The question caught me off guard and quite frankly ticked me off, but I turned and looked right at the jury as I spoke: “I did not and have not sexually abused any child.”
I started to panic again. It was so upsetting to have to say those words out loud. I was exhausted already. I was still trying to take deep breaths to calm myself down. In my mind, I asked a question of my own. Dear God, help me. Please tell me why I have to proclaim my innocence when I’m innocent? Why am I here?
It was right at that moment when Doc asked me a question about how I managed to squeeze in studying for exams on top of everything else I was doing back then.
“I read when I’m on the treadmill,” I said. “So I would get up and run on the treadmill before the kids got up. And—”
“How many miles can you run on the treadmill at one time?” Doc asked.
“Well, right now none, because I haven’t been able,” I said.
“At that time how many miles were you running?” he asked.
“I would do about six miles a day,” I told him.
The thought of being on that treadmill helped calm me down. It helped me get centered. I couldn’t have been more thankful for that.

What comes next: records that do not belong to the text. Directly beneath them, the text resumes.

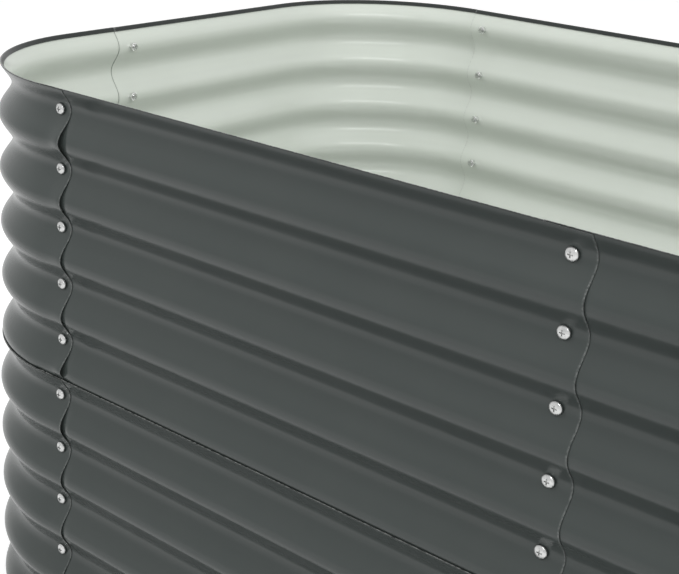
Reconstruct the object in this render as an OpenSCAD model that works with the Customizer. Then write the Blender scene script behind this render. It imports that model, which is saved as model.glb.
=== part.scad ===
// Two-tier raised garden bed: rounded-end ring of nested corrugated sheets, bolted at lapped seams.
// Z is up. The origin is on the ground under the middle of the bed. X runs along the long sides.
// The upper tier tucks down inside the lower one, and each western sheet laps outside its
// eastern neighbour, so every sheet stands out by its own small offset.

/* [Plan] */
// Width of the bed over the outermost crests
bed_w = 840; // [700:10:1200]
// Distance between the two bolt lines of a side sheet
side_l = 645; // [400:5:900]
// Bend radius of the corner sheets, to the middle of the corrugation
corner_r = 205; // [160:5:300]
// Length of the lap where two sheets are bolted together
lap = 46; // [36:2:80]
// Reach of a corner sheet past the bolts where it laps outside a side sheet
corner_reach = 15; // [12:1:30]
// Place of each end's seam, as a share of the way from the middle of the end to a corner's bend
end_share = 0.5; // [0:0.05:0.6]

/* [Sheet] */
// Height of one sheet, which is the height of a tier standing alone
sheet_h = 380; // [200:5:600]
// Thickness of the sheet, measured level
sheet_t = 0.8; // [0.6:0.1:1.2]
// Distance from one crest of the corrugation to the next
pitch = 68; // [50:1:90]
// Depth of the corrugation from crest to valley
depth = 16; // [10:1:20]
// How far the rim lies below the crest that it was cut from
rim_drop = 8; // [4:1:12]
// Least distance from the lowest bolt row to the lower edge of its sheet
edge_keep = 12; // [8:1:20]
// Flat facets in each wave of the corrugation, a multiple of four
wave_n = 16; // [8:4:24]

/* [Hem] */
// Thickness of the rolled hem along the top edge
hem_t = 2.4; // [1.8:0.1:4]
// Height of the rolled hem
hem_h = 5; // [4:0.5:9]

/* [Fasteners] */
// Thread diameter of the bolts
bolt_d = 6; // [4:0.5:8]
// Diameter of the domed bolt head
head_d = 13; // [10:0.5:16]
// Height of the domed bolt head
head_h = 3.6; // [2.6:0.1:5]
// Length of thread that shows past the nut
bolt_tip = 2; // [1:0.5:5]
// Width of the nut across its flats
nut_w = 10; // [9:0.5:14]
// Height of the nut
nut_h = 5; // [3:0.5:7]
// Width across the arms of the cross recess in the head
recess_w = 5.6; // [4:0.2:7]
// Depth of the cross recess
recess_h = 2; // [1.2:0.1:2.4]

/* [Brace] */
// Height of the flat bar that ties the two long walls together
brace_h = 20; // [16:1:30]
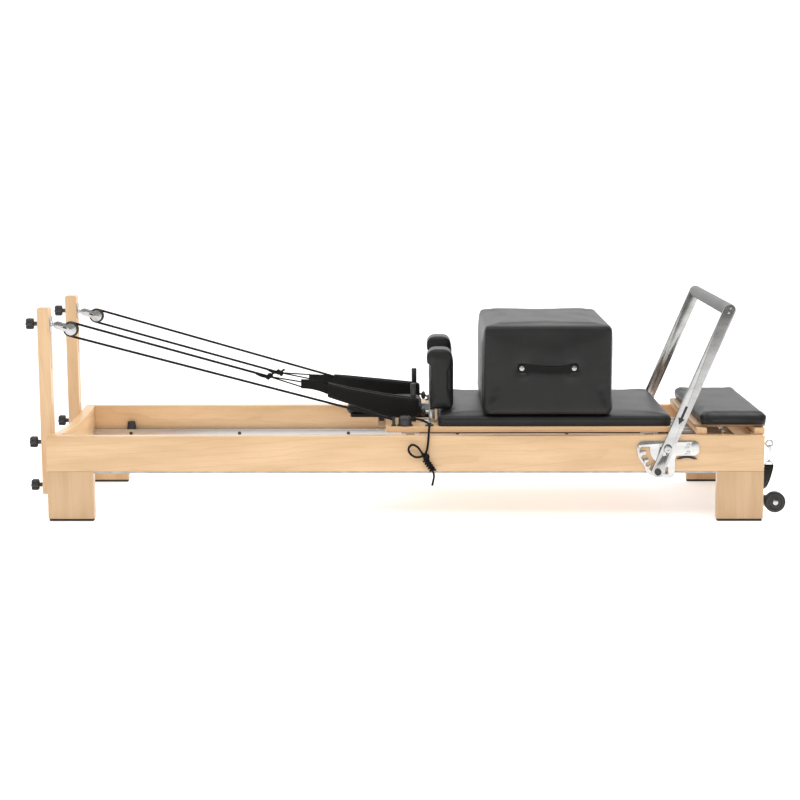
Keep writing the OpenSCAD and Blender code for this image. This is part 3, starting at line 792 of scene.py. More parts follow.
def band(name, stations, crown=0.45, around=16):
    """A strap through stations of (centre, half its width, half its thickness) as vectors."""
    mesh = bmesh.new()
    uv = mesh.loops.layers.uv.new("UVMap")
    rings, reach, run = [], [], 0.0
    wide = stations[0][1].length
    for i, (centre, across, out) in enumerate(stations):
        if i:
            run += (centre - stations[i - 1][0]).length
        reach.append(run)
        loop = []
        for k in range(around):
            c, s = math.cos(2 * math.pi * k / around), math.sin(2 * math.pi * k / around)
            loop.append(
                mesh.verts.new(
                    centre
                    + across * math.copysign(abs(c) ** crown, c)
                    + out * math.copysign(abs(s) ** crown, s)
                )
            )
        rings.append(loop)
    for i in range(len(rings) - 1):
        for k in range(around):
            n = (k + 1) % around
            face = mesh.faces.new((rings[i][k], rings[i + 1][k], rings[i + 1][n], rings[i][n]))
            face.smooth = True
            for loop, (j, v) in zip(face.loops, ((k, i), (k, i + 1), (k + 1, i + 1), (k + 1, i))):
                loop[uv].uv = (wide * math.cos(2 * math.pi * j / around), reach[v])
    mesh.faces.new(rings[0])
    mesh.faces.new(list(reversed(rings[-1])))
    bmesh.ops.recalc_face_normals(mesh, faces=mesh.faces[:])
    return built(name, mesh)


def stitches(name, points, out, length=3.2 * MM, gap=1.8 * MM, thick=0.45 * MM):
    """A row of sewn stitches along points, each a small lozenge that stands on the cloth."""
    mesh = bmesh.new()
    at, want, run = 0, length / 2, 0.0
    spots = []
    for a, b in zip(points, points[1:]):
        span = (b - a).length
        while want <= run + span and span > 0:
            spots.append((a.lerp(b, (want - run) / span), (b - a) / span, at))
            want += length + gap
        run += span
        at += 1
    for spot, ahead, index in spots:
        normal = out[index] if isinstance(out, list) else out
        side = ahead.cross(normal).normalized() * thick
        half = ahead * (length / 2)
        lift = normal * thick
        ends = [mesh.verts.new(spot - half), mesh.verts.new(spot + half)]
        mids = [
            mesh.verts.new(spot + side),
            mesh.verts.new(spot + lift),
            mesh.verts.new(spot - side),
            mesh.verts.new(spot - lift),
        ]
        for k in range(4):
            mesh.faces.new((ends[0], mids[k], mids[(k + 1) % 4]))
            mesh.faces.new((ends[1], mids[(k + 1) % 4], mids[k]))
    bmesh.ops.recalc_face_normals(mesh, faces=mesh.faces[:])
    return built(name, mesh)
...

Doc jumped on that detail about my running and ran with it. He noted for the jury that I was running at 5:00 A.M., five days a week, then teaching five days a week, then going to school four nights a week, on top of the kids’ sports and activities, all through that 2005–06 school year, with the master’s degree schedule going through the end of 2006; Tyler’s baseball continuing into July for All-Stars, with multiple day practices and weekend tournaments and more; and Ashley coming along with me everywhere I went—just hammering home how full my days were.